The consequence of this has been, that other nations have supplied what their own sloth and pride denied them; and when every body saw, that notwithstanding all the prohibitions the government could make against the exportation of bullion, the Spaniard would part with his money, and bring it you aboard himself at the hazard of his neck, all the world endeavoured to work for Spain. Gold and silver being by this means yearly divided and shared among all the trading countries, have made all things dear, and most nations of Europe industrious, except their owners, who, ever since their mighty acquisitions, sit with their arms across, and wait every year with impatience and anxiety, the arrival of their revenues from abroad, to pay others for what they have spent already: and thus by too much money, the making of colonies and other mismanagements, of which it was the occasion, Spain is, from a fruitful and well-peopled country, with all its mighty titles and possessions, made a barren and empty thoroughfare through which gold and silver pass from America to the rest of the world; and the nation, from a rich, acute, diligent, and laborious, become a slow, idle, proud, and beggarly people: So much for Spain. The next country where money is called the product, is Portugal, and the figure which that kingdom with all its gold makes in Europe, I think is not much to be envied.

The great art then to make a nation happy, and what we call flourishing, consists in giving every body an opportunity of being employed; which to compass, let a government’s first care be to promote as great a variety of manufactures, arts, and handicrafts, as human wit can invent; and the second, to encourage agriculture and fishery in all their branches, that the whole earth may be forced to exert itself as well as man; for as the one is an infallible maxim to draw vast multitudes of people into a nation, so the other is the only method to maintain them.

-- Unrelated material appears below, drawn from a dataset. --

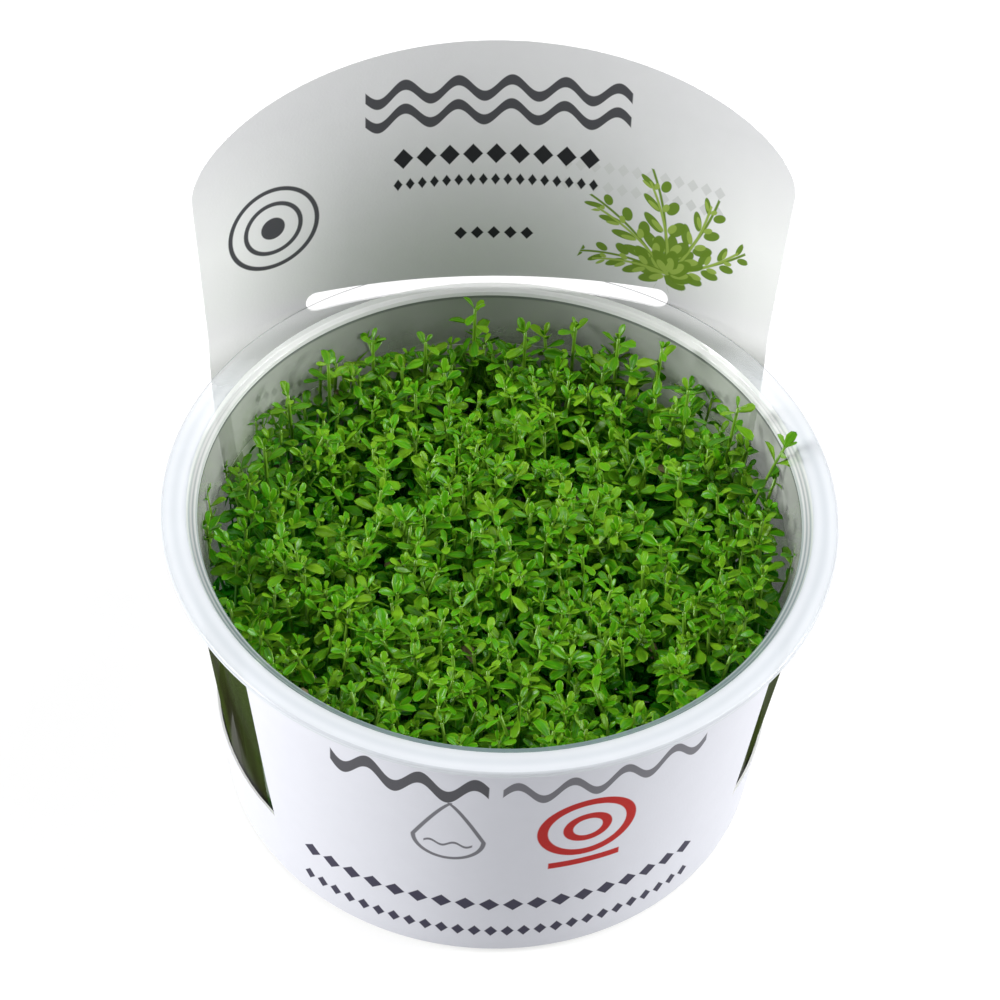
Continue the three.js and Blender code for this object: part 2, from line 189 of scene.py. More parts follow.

It is from this policy, and not the trifling regulations of lavishness and frugality (which will ever take their own course, according to the circumstances of the people), that the greatness and felicity of nations must be expected; for let the value of gold and silver either rise or fall, the enjoyment of all societies will ever depend upon the fruits of the earth, and the labour of the people; both which joined together are a more certain, a more inexhaustible, and a more real treasure, than the gold of Brazil, or the silver of Potosi.